● **What the task requires**
Set down the whole listing verbatim.

● **Supplied information**
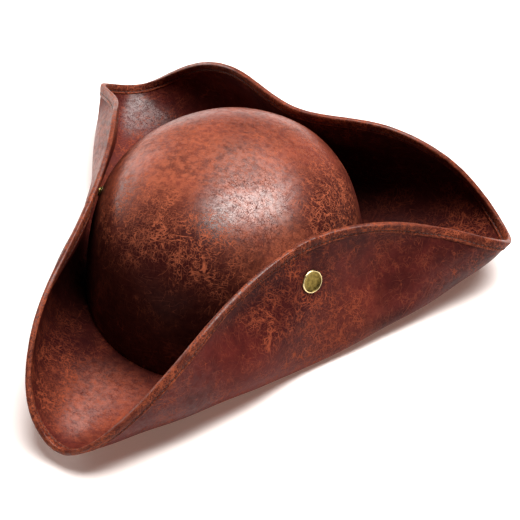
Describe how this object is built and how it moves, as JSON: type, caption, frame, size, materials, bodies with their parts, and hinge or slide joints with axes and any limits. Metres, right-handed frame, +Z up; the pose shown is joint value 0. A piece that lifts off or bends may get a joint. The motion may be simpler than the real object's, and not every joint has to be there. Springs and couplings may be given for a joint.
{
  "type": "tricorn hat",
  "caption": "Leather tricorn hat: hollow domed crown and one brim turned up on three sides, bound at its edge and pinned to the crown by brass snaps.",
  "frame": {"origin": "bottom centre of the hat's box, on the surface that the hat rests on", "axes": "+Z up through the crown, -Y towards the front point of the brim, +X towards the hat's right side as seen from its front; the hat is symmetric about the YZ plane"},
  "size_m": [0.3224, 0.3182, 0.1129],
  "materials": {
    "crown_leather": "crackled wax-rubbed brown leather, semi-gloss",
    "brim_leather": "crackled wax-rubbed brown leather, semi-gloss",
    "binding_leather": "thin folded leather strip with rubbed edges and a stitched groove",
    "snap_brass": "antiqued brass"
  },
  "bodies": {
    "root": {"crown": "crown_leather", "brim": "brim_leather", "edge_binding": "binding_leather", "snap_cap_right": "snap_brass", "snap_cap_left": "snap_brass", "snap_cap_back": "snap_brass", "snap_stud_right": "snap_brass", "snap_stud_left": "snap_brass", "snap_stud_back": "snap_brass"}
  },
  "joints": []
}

● **Task answer**
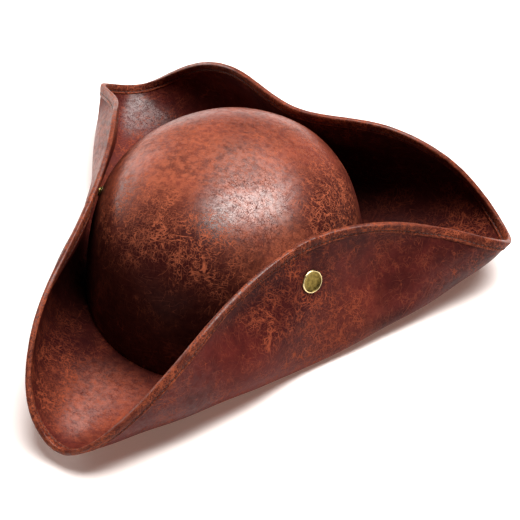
Describe how this object is built and how it moves, as JSON: type, caption, frame, size, materials, bodies with their parts, and hinge or slide joints with axes and any limits. Metres, right-handed frame, +Z up; the pose shown is joint value 0. A piece that lifts off or bends may get a joint. The motion may be simpler than the real object's, and not every joint has to be there. Springs and couplings may be given for a joint.
{
  "type": "tricorn hat",
  "caption": "Leather tricorn hat: hollow domed crown and one brim turned up on three sides, bound at its edge and pinned to the crown by brass snaps.",
  "frame": {"origin": "bottom centre of the hat's box, on the surface that the hat rests on", "axes": "+Z up through the crown, -Y towards the front point of the brim, +X towards the hat's right side as seen from its front; the hat is symmetric about the YZ plane"},
  "size_m": [0.3224, 0.3182, 0.1129],
  "materials": {
    "crown_leather": "crackled wax-rubbed brown leather, semi-gloss",
    "brim_leather": "crackled wax-rubbed brown leather, semi-gloss",
    "binding_leather": "thin folded leather strip with rubbed edges and a stitched groove",
    "snap_brass": "antiqued brass"
  },
  "bodies": {
    "root": {"crown": "crown_leather", "brim": "brim_leather", "edge_binding": "binding_leather", "snap_cap_right": "snap_brass", "snap_cap_left": "snap_brass", "snap_cap_back": "snap_brass", "snap_stud_right": "snap_brass", "snap_stud_left": "snap_brass", "snap_stud_back": "snap_brass"}
  },
  "joints": []
}